Where is microgeneration now?

  5.  Grant systems like the Low Carbon Buildings programme are helping microgeneration to grow—but at a painfully slow pace. Despite rising interest in solar PV and thermal, micro- wind and ground source heat pumps, there are currently only 100,000 installations out of potential millions.

  6.  Consumers are positive about renewable energy. A survey of over 6,000 individuals revealed that two-thirds favoured renewable electricity, 44% opting for "macro" and 24% for microgeneration—and with wind and solar the preferred sources. Most respondents to this survey thought that government was responsible for ensuring energy sustainability and should subsidise renewable energy.

  7.  However, the barriers to microgeneration ensure that this public enthusiasm does not translate into action. Most technologies are expensive; many are hemmed in by red tape, like the planning laws and the complexities of selling electricity back to the grid. Consumer understanding of the technologies is low. And developers and suppliers have few incentives to invest and commit.

  8.  The detailed modelling that underpins "Generating the Future" shows that no single policy will encourage the kind of mass adoption of microgeneration that is needed to get results. However our research shows that a combination of different policies, providing incentives to both consumers and providers, could drive massive carbon savings from microgeneration.

  9.  A successful policy scenario:

    —  Mandate for one heating microgeneration technology to be installed (instead of a conventional boiler) at time of replacement.

    —  Make wind, solar or PV compulsory on new builds.

    —  Offer a 30% grant to retrofit renewable technology into existing buildings.

    —  Provide 10-year, low-interest loans on all microgeneration technologies.

    —  Make sure that electricity from renewable sources can be sold back at the same price consumers pay for grid electricity.

    —  Apply a carbon tax of £20 for each tonne of CO2.

  10.  When this combination of policies is applied, micro-CHP (combined heat and power), currently an emerging technology, becomes the heating system of choice by 2050. Air-and ground-source heat pump would be installed in large numbers, along with biomass boilers and solar thermal, wind and PV. All of which would add up to national CO2 savings of around 60%.

  13.  A direct subsidy cost of £200 million and a total annual cost of around £3 billion (excluding all benefits) by 2020 is a small price to pay compared to the £13 billion cost implied by Stern's recommendation that 1% of GDP is needed to mitigate climate change.

Policies required to make microgeneration succeed

  14.  Regulation is required to take the least efficient heating products off the market and make low-carbon replacements compulsory.

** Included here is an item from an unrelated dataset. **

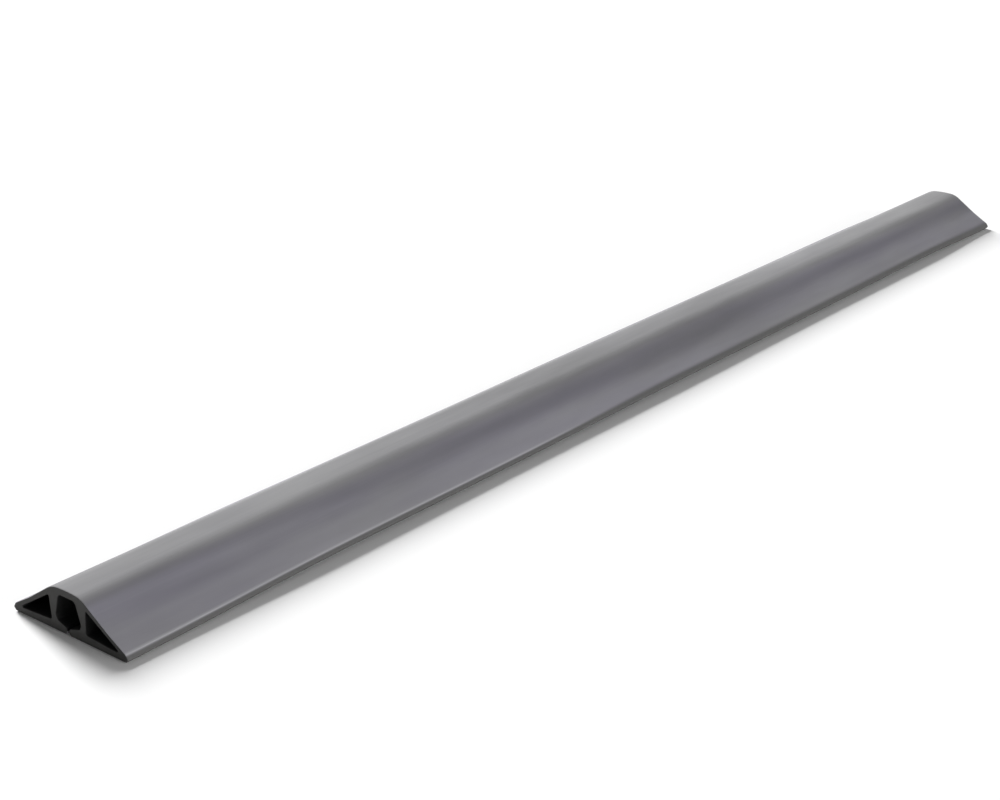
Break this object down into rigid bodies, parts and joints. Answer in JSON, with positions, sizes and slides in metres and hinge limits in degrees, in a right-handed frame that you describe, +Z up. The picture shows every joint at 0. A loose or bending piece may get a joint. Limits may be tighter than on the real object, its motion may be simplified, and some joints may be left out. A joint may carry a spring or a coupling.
{
  "type": "cable protector ramp",
  "caption": "Long soft floor cable cover: low hump with a flat crown, sloping flanks with rounded toes, a domed middle channel slit below, and a triangular channel in each flank.",
  "frame": {"origin": "middle of the footprint, on the underside", "axes": "+X across the strip, +Y along the strip, +Z up out of the floor"},
  "size_m": [0.092, 1, 0.0263],
  "materials": {
    "soft_pvc": "satin"
  },
  "bodies": {
    "crown": {"crown": "soft_pvc"},
    "left_half": {"left_shoulder": "soft_pvc", "left_ramp": "soft_pvc", "left_toe": "soft_pvc", "left_base": "soft_pvc", "left_web": "soft_pvc"},
    "right_half": {"right_shoulder": "soft_pvc", "right_ramp": "soft_pvc", "right_toe": "soft_pvc", "right_base": "soft_pvc", "right_web": "soft_pvc"},
    "left_lip": {"left_lip": "soft_pvc"},
    "right_lip": {"right_lip": "soft_pvc"}
  },
  "joints": [
    {"name": "left_crown_flex", "type": "hinge", "parent": "crown", "child": "left_half", "pos_m": [-0.0046, 0, 0.02455], "axis": [0, 1, 0], "range_deg": [0, 25], "stiffness_Nm_per_rad": 4.5},
    {"name": "right_crown_flex", "type": "hinge", "parent": "crown", "child": "right_half", "pos_m": [0.0046, 0, 0.02455], "axis": [0, -1, 0], "range_deg": [0, 25], "stiffness_Nm_per_rad": 4.5},
    {"name": "left_lip_flex", "type": "hinge", "parent": "left_half", "child": "left_lip", "pos_m": [-0.0096, 0, 0.0032], "axis": [0, -1, 0], "range_deg": [-20, 20], "stiffness_Nm_per_rad": 5},
    {"name": "right_lip_flex", "type": "hinge", "parent": "right_half", "child": "right_lip", "pos_m": [0.0096, 0, 0.0032], "axis": [0, 1, 0], "range_deg": [-20, 20], "stiffness_Nm_per_rad": 5}
  ]
}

Our research suggests that regulation has huge potential to encourage microgeneration. It is the only policy that would work on its own and the most effective way to apply it is at specific points in the life of a building, such as boiler replacement. In the longer term, more radical measures mandating installation at sale or re-roofing should be applied.

  15.  Price carbon at least £20/tonne of CO2. A carbon price that reflects its social cost would not work in isolation but would help microgeneration as part of a package of measures.

  16.  Change consumer decision-making—provide "soft loan" purchasing options that offer real savings to consumers. These could apply to equipment bought directly or via energy supply companies.

  17.  Raise awareness and change attitudes—run an awareness programme that motivates consumers to include environmental factors when making investment decisions. "Forward-looking" consumers who currently buy microgeneration are prepared to invest out of concern for the environment and accept long payback times.

  18.  Provide information and advice—set up an independent advice service on microgeneration. The subject is fraught with technical and regulatory complexity, which frightens off potential adopters. Practical, usable guidance is needed.

  19.  Help householders to understand the Energy Performance Certificate (EPC) process. The value of a house will one day reflect its energy performance, encouraging home-owners to take action. Raising awareness of EPCs will help his process along.

  20.  Increase the value of subsidies, particularly in the early years. Subsidies need to be at considerably higher levels than presently planned (post current grant support) to encourage mass-market take-up of microgeneration.

  21.  Heat measures—give heat- microgeneration technologies an "uplift" under the Carbon Emissions Reduction Targets (CERT). A subsidy of 30% is required for substantial carbon savings.

  22.  Electricity measures—provide a guaranteed "feed-in" tariff; or create a "Microgeneration Obligation". The former gives an attractive price for microgenerators to sell at and the latter will help to incentivise technology developers and suppliers, in the same way that the "Renewables Obligation" has boosted "macro" renewable schemes such as wind farms.

  23.  Use the Environmental Transformation Fund to support household generation; and support early commercialisation measures such as field trials. Grant support is all very well, but it tends to support the lowest-cost technology rather then helping others to develop. Field trials are essential to refine microgeneration technologies before they are released to a wider market.

  24.  Provide a clear framework—set out plans that encourage companies to invest. Without certainty of the direction government policy will take, businesses will be reluctant to commit to microgeneration technologies.

  25.  Invest in peripheral technology issues—using existing technologies more carbon- efficiently, exploring energy storage and looking at ways of rewarding peak demand reduction: Investment in these areas, perhaps through the Environmental Transformation Fund, will help to support microgeneration too.

  26.  Link into grid de-carbonisation—create a unified policy for domestic microgeneration. Linking together the grid, community scale solutions and microgeneration will ensure that CO2 savings are achieved at lowest cost.


  27.  Microgeneration holds out huge potential for revolutionising the way the UK produces energy and for carbon savings. But without a carefully considered policy approach, we could miss the important—and extremely cost- effective—way of hitting the UK's CO2 obligations.